Contrariando la ley de fuego que rige en las sagas cinematográficas, aquella que enuncia –casi siempre con gran verdad– que las segundas partes nunca son buenas, la obra dirigida por Gabriel Wolf luce su mejor brillo y explota al máximo sus ideas en su segunda mitad, una vez que ha pasado la introducción de la historia personal del protagonista y cuando éste ya se encuentra sumergido de lleno en esos recuerdos que marcaron a fuego el under porteño de la post dictadura en la Argentina; cuando Walter se calza los tacos altos, se enchufa la peluca ondulada y, nariz de payaso en rostro, porta los vestidos y las tetas que Batato enfundaba con tanto orgullo clown y delirio travesti.

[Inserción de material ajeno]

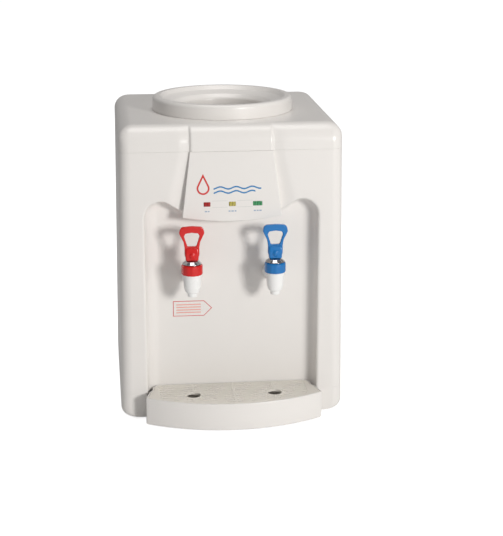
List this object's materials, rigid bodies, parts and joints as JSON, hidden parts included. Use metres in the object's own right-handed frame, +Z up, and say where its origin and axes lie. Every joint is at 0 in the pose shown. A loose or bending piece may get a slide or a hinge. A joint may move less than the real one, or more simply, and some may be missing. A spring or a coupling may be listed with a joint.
{
  "type": "countertop water dispenser",
  "caption": "Countertop water dispenser with a hot and a cold lever tap over a drip tray in a shallow recess, and a collar on top for an upturned water bottle.",
  "frame": {"origin": "on the floor under the middle of the whole outline, drip tray included", "axes": "+X to the user's right, +Y from the front to the back, +Z up"},
  "size_m": [0.3096, 0.362, 0.43],
  "materials": {
    "casing_white": "smooth warm white moulded shell with a soft gloss",
    "tap_white": "bright white moulded tap",
    "inner_white": "plain moulded inner part",
    "grille_ivory": "ivory moulded grille",
    "hot_red": "glossy red",
    "cold_blue": "glossy blue",
    "rocker_green": "glossy green",
    "lamp_red": "tinted lamp lens",
    "lamp_amber": "tinted lamp lens",
    "lamp_green": "tinted lamp lens",
    "back_grey": "grey powder-coated sheet",
    "foot_rubber": "soft foot",
    "silicone": "milky silicone",
    "screw_steel": "plated steel",
    "tank_steel": "drawn stainless steel",
    "heater_steel": "heat-tinted steel",
    "zinc_sheet": "bright plated sheet",
    "cooler_aluminium": "extruded aluminium",
    "foam_white": "expanded foam beads",
    "ceramic_white": "fired ceramic",
    "board_green": "coated circuit board",
    "black_plastic": "black moulded plastic"
  },
  "bodies": {
    "casing": {"base": "casing_white", "front_panel": "casing_white", "indicator_panel": "casing_white", "top_cover": "casing_white", "left_side_panel": "casing_white", "right_side_panel": "casing_white", "back_panel": "back_grey", "feet": "foot_rubber", "back_screws": "screw_steel", "funnel": "casing_white", "hot_lamp": "lamp_red", "power_lamp": "lamp_amber", "cool_lamp": "lamp_green", "lamp_board": "board_green", "cold_tank": "tank_steel", "tank_foam": "foam_white", "baffle": "inner_white", "cold_block": "cooler_aluminium", "peltier_module": "ceramic_white", "heat_sink": "cooler_aluminium", "fan_frame": "black_plastic", "chassis": "zinc_sheet", "hot_tank": "tank_steel", "heater_band": "heater_steel", "thermostats": "ceramic_white", "feed_hose": "silicone", "cold_hose": "silicone", "hot_hose": "silicone", "power_board": "board_green", "switch_housings": "black_plastic", "drain_pipe": "inner_white", "cord_gland": "black_plastic", "hot_tap_body": "tap_white", "hot_tap_cap": "hot_red", "hot_spring": "screw_steel", "hot_gasket": "silicone", "hot_nut": "inner_white", "cold_tap_body": "tap_white", "cold_tap_cap": "cold_blue", "cold_spring": "screw_steel", "cold_gasket": "silicone", "cold_nut": "inner_white"},
    "hot_valve": {"hot_stem": "inner_white", "hot_plug": "silicone", "hot_lever_pin": "screw_steel"},
    "hot_handle": {"hot_lever": "hot_red"},
    "cold_valve": {"cold_stem": "inner_white", "cold_plug": "silicone", "cold_lever_pin": "screw_steel"},
    "cold_handle": {"cold_lever": "cold_blue"},
    "tray": {"drip_tray": "casing_white"},
    "grille": {"drip_grille": "grille_ivory"},
    "collar": {"bottle_collar": "casing_white", "collar_seal": "silicone"},
    "fan": {"fan_rotor": "black_plastic"},
    "heat_rocker": {"heat_switch": "hot_red"},
    "cool_rocker": {"cool_switch": "rocker_green"},
    "cap": {"drain_cap": "inner_white"}
  },
  "joints": [
    {"name": "hot_valve_lift", "type": "slide", "parent": "casing", "child": "hot_valve", "axis": [0, 0, 1], "range_m": [0, 0.003], "stiffness_N_per_m": 60, "deforming": ["hot_spring"]},
    {"name": "hot_lever_tilt", "type": "hinge", "parent": "hot_valve", "child": "hot_handle", "pos_m": [-0.056, -0.141, 0.237], "axis": [1, 0, 0], "range_deg": [0, 35]},
    {"name": "cold_valve_lift", "type": "slide", "parent": "casing", "child": "cold_valve", "axis": [0, 0, 1], "range_m": [0, 0.003], "stiffness_N_per_m": 60, "deforming": ["cold_spring"]},
    {"name": "cold_lever_tilt", "type": "hinge", "parent": "cold_valve", "child": "cold_handle", "pos_m": [0.056, -0.141, 0.237], "axis": [1, 0, 0], "range_deg": [0, 35]},
    {"name": "tray_slide", "type": "slide", "parent": "casing", "child": "tray", "axis": [0, -1, 0], "range_m": [0, 0.095]},
    {"name": "grille_lift", "type": "slide", "parent": "tray", "child": "grille", "axis": [0, 0, 1], "range_m": [0, 0.06]},
    {"name": "collar_lift", "type": "slide", "parent": "casing", "child": "collar", "axis": [0, 0, 1], "range_m": [0, 0.05]},
    {"name": "fan_spin", "type": "hinge", "parent": "casing", "child": "fan", "pos_m": [0, 0.165, 0.26], "axis": [0, 1, 0], "continuous": true},
    {"name": "heat_rocker_tilt", "type": "hinge", "parent": "casing", "child": "heat_rocker", "pos_m": [-0.07, 0.1745, 0.15], "axis": [1, 0, 0], "range_deg": [-12, 0]},
    {"name": "cool_rocker_tilt", "type": "hinge", "parent": "casing", "child": "cool_rocker", "pos_m": [0.07, 0.1745, 0.15], "axis": [1, 0, 0], "range_deg": [-12, 0]},
    {"name": "drain_cap_pull", "type": "slide", "parent": "casing", "child": "cap", "axis": [0, 1, 0], "range_m": [0, 0.02]}
  ],
  "couplings": [
    {"joint": "hot_lever_tilt", "follows": "hot_valve_lift", "rad_per_m": 203.6},
    {"joint": "cold_lever_tilt", "follows": "cold_valve_lift", "rad_per_m": 203.6}
  ]
}
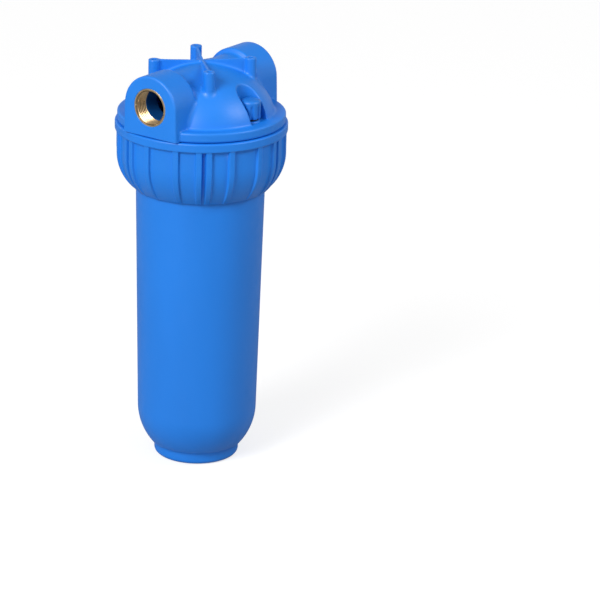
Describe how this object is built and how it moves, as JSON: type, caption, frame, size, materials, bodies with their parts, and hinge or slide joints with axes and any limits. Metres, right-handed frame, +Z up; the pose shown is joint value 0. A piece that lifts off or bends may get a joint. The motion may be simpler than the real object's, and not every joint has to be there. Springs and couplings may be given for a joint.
{
  "type": "cartridge filter housing",
  "caption": "Upright water filter housing: domed two-port head, ribbed ring nut, drop-in bowl, vent screw and pleated cartridge.",
  "frame": {"origin": "middle of the bowl's foot, on the surface it stands on", "axes": "+Z up along the housing's axis; X through the two ports, with the inlet at -X and the outlet at +X; the vent screw is on the -Y side"},
  "size_m": [0.132, 0.132, 0.3197],
  "materials": {
    "head_plastic": "satin moulded polypropylene, blue",
    "nut_plastic": "satin moulded polypropylene, blue",
    "bowl_plastic": "satin moulded polypropylene, blue",
    "knob_plastic": "satin moulded polypropylene, blue",
    "insert_brass": "turned",
    "seal_rubber": "matt black",
    "cartridge_plastic": "matt white",
    "filter_media": "pleated polyester"
  },
  "bodies": {
    "bowl": {"bowl": "bowl_plastic", "bowl_o_ring": "seal_rubber", "cartridge_media": "filter_media", "cartridge_core": "cartridge_plastic", "cartridge_sleeve": "cartridge_plastic", "cartridge_top_cap": "cartridge_plastic", "cartridge_bottom_cap": "cartridge_plastic", "cartridge_top_gasket": "seal_rubber", "cartridge_bottom_gasket": "seal_rubber"},
    "ring_nut": {"ring_nut": "nut_plastic"},
    "head": {"head": "head_plastic", "inlet_insert": "insert_brass", "outlet_insert": "insert_brass"},
    "vent_seal": {"vent_o_ring": "seal_rubber"},
    "vent_screw": {"vent_screw": "knob_plastic"}
  },
  "joints": [
    {"name": "ring_nut_turn", "type": "hinge", "parent": "bowl", "child": "ring_nut", "pos_m": [0, 0, 0.25], "axis": [0, 0, -1], "range_deg": [0, 1260]},
    {"name": "head_lift", "type": "slide", "parent": "bowl", "child": "head", "axis": [0, 0, 1], "range_m": [0, 0.0211]},
    {"name": "vent_rise", "type": "slide", "parent": "head", "child": "vent_seal", "axis": [0, 0, 1], "range_m": [0, 0.00625]},
    {"name": "vent_turn", "type": "hinge", "parent": "vent_seal", "child": "vent_screw", "pos_m": [0, -0.046, 0.285], "axis": [0, 0, 1], "range_deg": [0, 1801]}
  ],
  "couplings": [
    {"joint": "head_lift", "follows": "ring_nut_turn", "m_per_rad": 0.00095493},
    {"joint": "vent_turn", "follows": "vent_rise", "rad_per_m": 5026.5}
  ]
}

La obra se vuelve fragmento, cita, recuerdo, ternura escénica y, paradójicamente, encuentra su mejor definición en los instantes de mayor desborde, en los momentos en los que el espíritu trava, sacado y disidente de Batato parece tomar la escena y romper con cualquier idea ensayada previamente, para que, correspondiéndose a su inigualable historia de vida y talento irrefrenable, todo lo pactado de antemano se vaya bien a la mierda y se corra de todo límite impuesto con anterioridad.